The original attempt in #37 recognised that it can be awkward to have to write `lmap (.x) sum`, so instead of sum having the type signature `Aggregator (Expr a) (Expr a)`, it had the type signature `(i -> Expr a) -> Aggregator i (Expr a)`, so that you wouldn't have to use `lmap`, you could just type `sum (.x)`. However, there are many ways to compose `Aggregator`s — for example, if you wanted to use combinators from `product-profunctor` to combine aggregators, then you'd rather type `sum ***! count` than `sum id ***! count id`. So in this PR we keep the type of `sum` as `Aggregator (Expr a) (Expr a)`, but we also export `sumOn`, which has the bundled `lmap`.
The other major change is that this PR introduces two forms of aggregation — "semi"-aggregation and "full"-aggregation. Up until now, all aggregation in Rel8 was "semi"-aggregation, but "full"-aggregation feels a bit more natural and Haskelly.

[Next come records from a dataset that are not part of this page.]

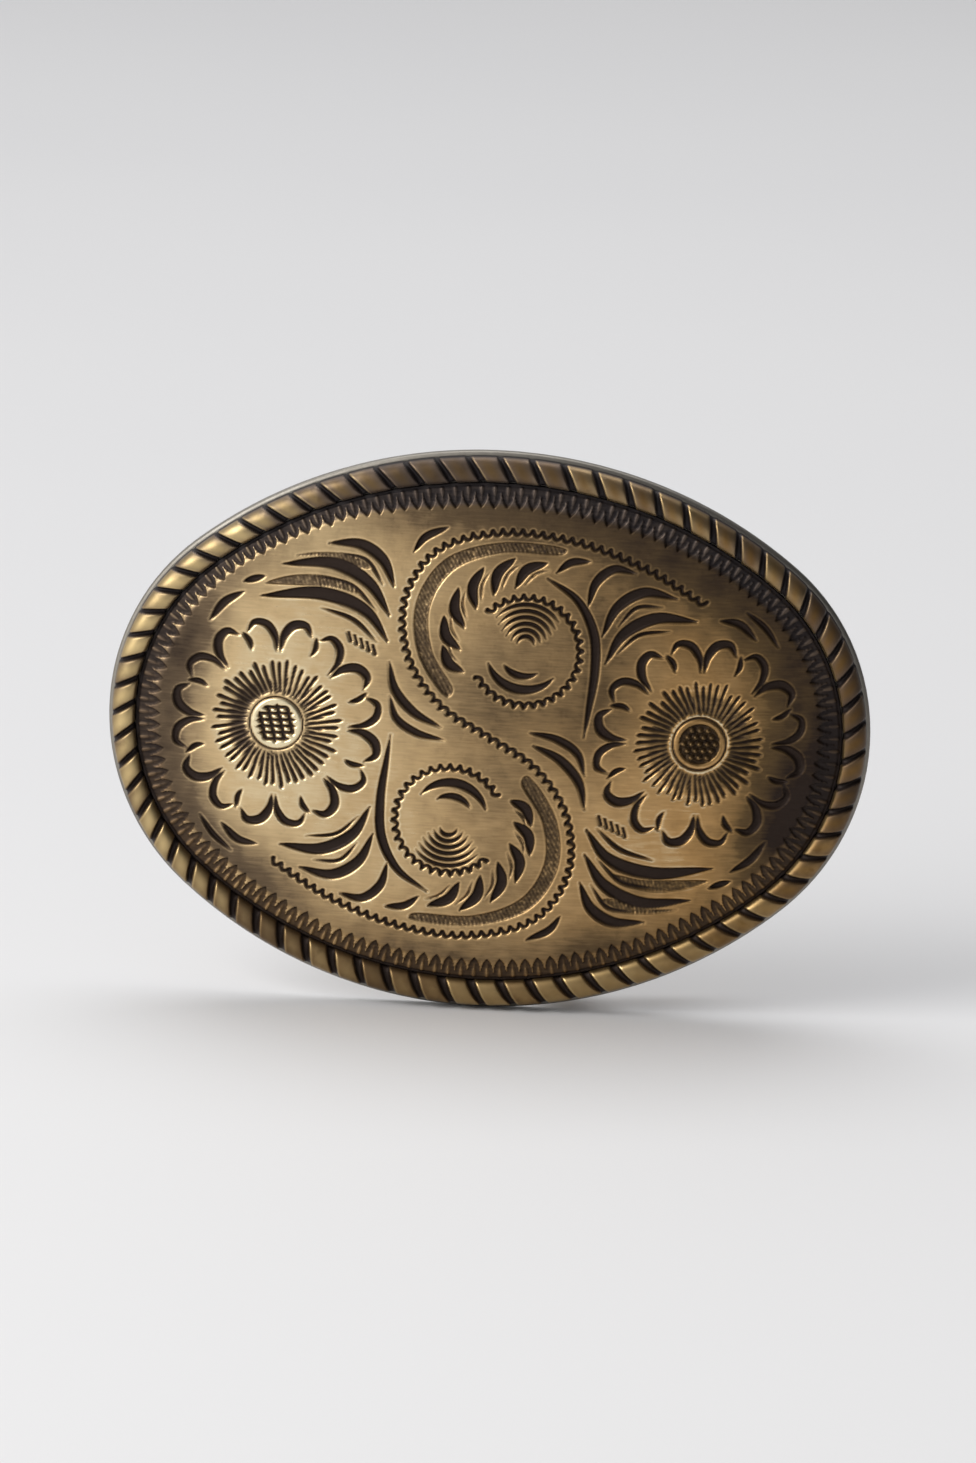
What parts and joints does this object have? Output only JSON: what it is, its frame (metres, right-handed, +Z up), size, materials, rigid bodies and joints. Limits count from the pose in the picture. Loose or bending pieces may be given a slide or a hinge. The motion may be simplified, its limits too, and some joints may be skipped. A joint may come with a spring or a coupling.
{
  "type": "belt buckle",
  "caption": "Domed oval western belt buckle: engraved floral front plate with a rope edge, hinged wire bail for the belt's fold and a fixed hook for its punched end.",
  "frame": {"origin": "middle of the base plate's back face, where the belt lies behind the plate", "axes": "+Z up as worn, -Y the engraved front face, +Y towards the wearer, +X towards the bail's side (right, seen from the front)"},
  "size_m": [0.089, 0.0153, 0.066],
  "materials": {
    "antique_brass": "cast back, dark antique patina",
    "engraved_brass": "brushed antique brass with black patina in the cuts",
    "rope_brass": "antique brass, worn bright on the strands",
    "hardware": "antique brass, satin",
    "bail_wire": "antique brass plated wire, satin"
  },
  "bodies": {
    "plate": {"base_plate": "antique_brass", "engraved_plate": "engraved_brass", "rope_edge": "rope_brass", "upper_bail_lug": "hardware", "lower_bail_lug": "hardware", "hook_pad": "hardware", "belt_hook": "hardware"},
    "bail": {"belt_bail": "bail_wire"}
  },
  "joints": [
    {"name": "bail_swing", "type": "hinge", "parent": "plate", "child": "bail", "pos_m": [0.01, 0.0066, 0], "axis": [0, 0, 1], "range_deg": [-20, 177]}
  ]
}
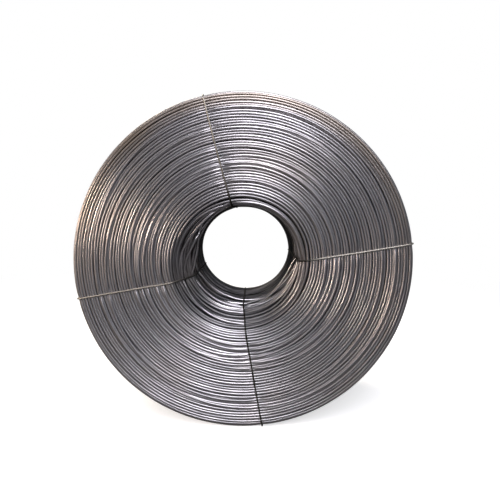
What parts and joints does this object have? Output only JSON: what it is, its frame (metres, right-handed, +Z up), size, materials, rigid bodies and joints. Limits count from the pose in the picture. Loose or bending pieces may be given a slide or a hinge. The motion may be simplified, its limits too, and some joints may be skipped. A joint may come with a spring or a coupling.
{
  "type": "wire rod coil",
  "caption": "Short round coil of steel wire rod with an open bore, held by thin tie wires round its section.",
  "frame": {"origin": "where the coil's rim meets the floor, at the middle of its width", "axes": "+Z is up, the coil's axis is along Y and its front end faces -Y"},
  "size_m": [0.62, 0.2756, 0.62],
  "materials": {
    "rod": "drawn, dark grey with fine bright lines",
    "tie": "dull soft wire"
  },
  "bodies": {
    "root": {"wire_rod_coil": "rod", "tie_wire_top": "tie", "tie_wire_left": "tie", "tie_wire_bottom": "tie", "tie_wire_right": "tie"}
  },
  "joints": []
}
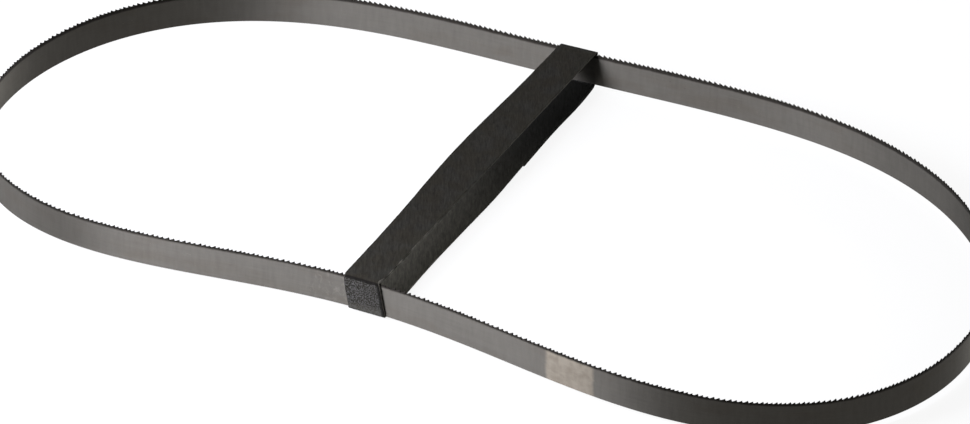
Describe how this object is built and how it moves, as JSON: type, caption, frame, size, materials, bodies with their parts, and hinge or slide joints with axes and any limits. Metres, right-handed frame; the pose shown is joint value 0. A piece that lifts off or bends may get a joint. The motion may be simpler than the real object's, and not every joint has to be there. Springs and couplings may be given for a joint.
{
  "type": "band saw blade",
  "caption": "Endless narrow band saw blade with fine teeth, standing on its back edge, held pinched by a hook-and-loop strap.",
  "frame": {"origin": "on the surface it stands on, under the middle of the loop's box", "axes": "+X along the length of the loop, +Y from the front run to the rear run, +Z from the back edge to the teeth"},
  "size_m": [0.3597, 0.1688, 0.0157],
  "materials": {
    "steel": "rolled strip steel with a fine grain along the band, darker where it was heat treated, ground bright over the weld",
    "strap": "matt woven nylon with a short looped pile"
  },
  "bodies": {
    "root": {"blade": "steel", "strap": "strap"}
  },
  "joints": []
}
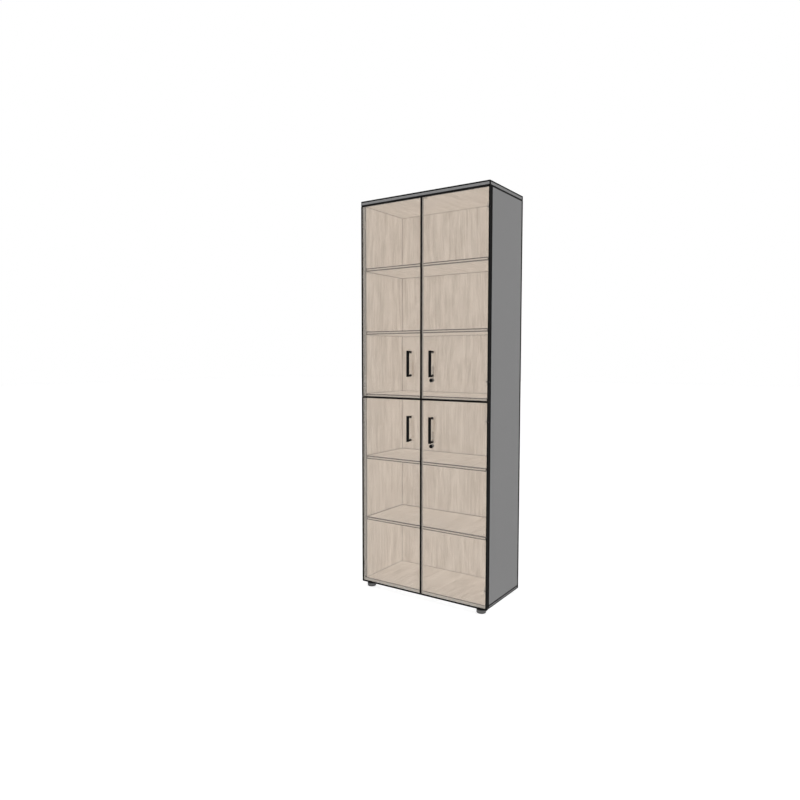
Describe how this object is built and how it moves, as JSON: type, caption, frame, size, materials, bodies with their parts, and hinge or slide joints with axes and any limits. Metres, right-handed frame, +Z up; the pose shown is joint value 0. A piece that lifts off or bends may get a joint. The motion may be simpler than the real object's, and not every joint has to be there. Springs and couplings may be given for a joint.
{
  "type": "office cupboard",
  "caption": "Tall office cupboard with clear glass double doors above and below, loose shelves on pins, bar handles, cylinder locks and round levelling feet.",
  "frame": {"origin": "on the floor, under the centre of the bounding box", "axes": "+Z up; the doors face -Y; +X is to the right of someone who faces the doors"},
  "size_m": [0.8, 0.429, 2.196],
  "materials": {
    "grey_board": "matt grey laminate",
    "oak_board": "pale oak laminate, upright grain",
    "door_glass": "clear safety glass",
    "grey_frame": "grey powder coat",
    "black_metal": "satin black",
    "bright_steel": "zinc plated",
    "pale_plastic": "moulded, matt",
    "foot_plastic": "moulded, matt grey"
  },
  "bodies": {
    "carcass": {"top_panel": "grey_board", "bottom_panel": "grey_board", "side_panel_left": "grey_board", "side_panel_right": "grey_board", "middle_shelf": "oak_board", "back_panel": "oak_board", "shelf_1": "oak_board", "shelf_2": "oak_board", "shelf_3": "oak_board", "shelf_4": "oak_board", "shelf_1_pin_left_front": "bright_steel", "shelf_1_pin_left_rear": "bright_steel", "shelf_1_pin_right_front": "bright_steel", "shelf_1_pin_right_rear": "bright_steel", "shelf_2_pin_left_front": "bright_steel", "shelf_2_pin_left_rear": "bright_steel", "shelf_2_pin_right_front": "bright_steel", "shelf_2_pin_right_rear": "bright_steel", "shelf_3_pin_left_front": "bright_steel", "shelf_3_pin_left_rear": "bright_steel", "shelf_3_pin_right_front": "bright_steel", "shelf_3_pin_right_rear": "bright_steel", "shelf_4_pin_left_front": "bright_steel", "shelf_4_pin_left_rear": "bright_steel", "shelf_4_pin_right_front": "bright_steel", "shelf_4_pin_right_rear": "bright_steel", "upper_left_bottom_hinge_bracket": "bright_steel", "upper_left_top_hinge_bracket": "bright_steel", "upper_right_bottom_hinge_bracket": "bright_steel", "upper_right_top_hinge_bracket": "bright_steel", "lower_left_bottom_hinge_bracket": "bright_steel", "lower_left_top_hinge_bracket": "bright_steel", "lower_right_bottom_hinge_bracket": "bright_steel", "lower_right_top_hinge_bracket": "bright_steel", "upper_magnet_catch": "pale_plastic", "lower_magnet_catch": "pale_plastic"},
    "upper_left_door": {"upper_left_door_glass": "door_glass", "upper_left_door_frame": "grey_frame", "upper_left_door_handle": "black_metal"},
    "upper_right_door": {"upper_right_door_glass": "door_glass", "upper_right_door_frame": "grey_frame", "upper_right_door_handle": "black_metal", "upper_lock_housing": "black_metal"},
    "lower_left_door": {"lower_left_door_glass": "door_glass", "lower_left_door_frame": "grey_frame", "lower_left_door_handle": "black_metal"},
    "lower_right_door": {"lower_right_door_glass": "door_glass", "lower_right_door_frame": "grey_frame", "lower_right_door_handle": "black_metal", "lower_lock_housing": "black_metal"},
    "upper_lock": {"upper_lock_barrel": "black_metal", "upper_lock_cam": "bright_steel"},
    "lower_lock": {"lower_lock_barrel": "black_metal", "lower_lock_cam": "bright_steel"},
    "foot_front_left": {"foot_front_left": "foot_plastic"},
    "foot_front_right": {"foot_front_right": "foot_plastic"},
    "foot_rear_left": {"foot_rear_left": "foot_plastic"},
    "foot_rear_right": {"foot_rear_right": "foot_plastic"}
  },
  "joints": [
    {"name": "upper_left_door_hinge", "type": "hinge", "parent": "carcass", "child": "upper_left_door", "pos_m": [-0.3915, -0.1735, 1.6355], "axis": [0, 0, -1], "range_deg": [0, 105]},
    {"name": "upper_right_door_hinge", "type": "hinge", "parent": "carcass", "child": "upper_right_door", "pos_m": [0.3915, -0.1735, 1.6355], "axis": [0, 0, 1], "range_deg": [0, 105]},
    {"name": "lower_left_door_hinge", "type": "hinge", "parent": "carcass", "child": "lower_left_door", "pos_m": [-0.3915, -0.1735, 0.5635], "axis": [0, 0, -1], "range_deg": [0, 105]},
    {"name": "lower_right_door_hinge", "type": "hinge", "parent": "carcass", "child": "lower_right_door", "pos_m": [0.3915, -0.1735, 0.5635], "axis": [0, 0, 1], "range_deg": [0, 105]},
    {"name": "upper_lock_turn", "type": "hinge", "parent": "upper_right_door", "child": "upper_lock", "pos_m": [0.0635, -0.1835, 1.203], "axis": [0, -1, 0], "range_deg": [0, 90]},
    {"name": "lower_lock_turn", "type": "hinge", "parent": "lower_right_door", "child": "lower_lock", "pos_m": [0.0635, -0.1835, 0.8505], "axis": [0, -1, 0], "range_deg": [0, 90]},
    {"name": "foot_front_left_level", "type": "slide", "parent": "carcass", "child": "foot_front_left", "axis": [0, 0, -1], "range_m": [0, 0.01]},
    {"name": "foot_front_right_level", "type": "slide", "parent": "carcass", "child": "foot_front_right", "axis": [0, 0, -1], "range_m": [0, 0.01]},
    {"name": "foot_rear_left_level", "type": "slide", "parent": "carcass", "child": "foot_rear_left", "axis": [0, 0, -1], "range_m": [0, 0.01]},
    {"name": "foot_rear_right_level", "type": "slide", "parent": "carcass", "child": "foot_rear_right", "axis": [0, 0, -1], "range_m": [0, 0.01]}
  ]
}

Up until now, the `aggrgegate` combinator in Rel8 would return zero rows if given a query that itself returned zero rows, even if the aggregation functions that comprised it had identity values. So it was very common to see code like `fmap (fromMaybeTable 0) $ optional $ aggregate $ sum <$> _`. Again, we "know" that `0` is the identity value for `sum` and we really want some way to bundle those together and to say "return the identity value if there are zero rows". Rel8 now has this ability — it has both `Aggregator` and `Aggregator1`, with the former having identity values and the latter not. The `aggregate` function now takes an `Aggregator` and returns the identity value when encountering zero rows, whereas the `aggregate1` function takes an `Aggregator1` and behaves as before. `count`, `sum`, `and`, `or`, `listAgg` are `Aggregator`s (with the identity values `0`, `0`, `true`, `false` and `listTable []` respectively) and `groupBy`, `max` and `min` are `Aggregator1`s.
This also means that `many` is now just `aggregate listAgg` instead of `fmap (fromMaybeTable (listTable [])) . optional . aggregate . fmap listAgg`.
It should also be noted that these functions are actually polymorphic — `sum` will actually give you an `Aggregator'` that can be used as either `Aggregator` or `Aggregator1` without needing to explicitly convert between them. Similarly `aggregate1` can take either an `Aggegator` or an `Aggregator1` (though it won't use the identity value of the former).
Aggregation in Rel8 now supports more of the features of PostgresSQL supports. Three new combinators are introduced — `distinctAggregate`, `filterWhere` and `orderAggregateBy`.
Opaleye itself already supported `distinctAggregate` and indeed we used this to implement `countDistinct` as a special case, but we now support using `DISTINCT` on arbitrary aggregation functions.
`filterWhere` is new to both Rel8 and Opaleye. It corresponds to PostgreSQL's `FILTER (WHERE ...)` syntax in aggregations. It also uses the identity value of an `Aggregator` in the case where the given predicate returns zero rows. There is also `filterWhereOptional` which can be used with `Aggregator1`s.
`orderAggregateBy` allows the values within an aggregation to be ordered using a given ordering, mainly non-commutative aggregation functions like `listAgg`.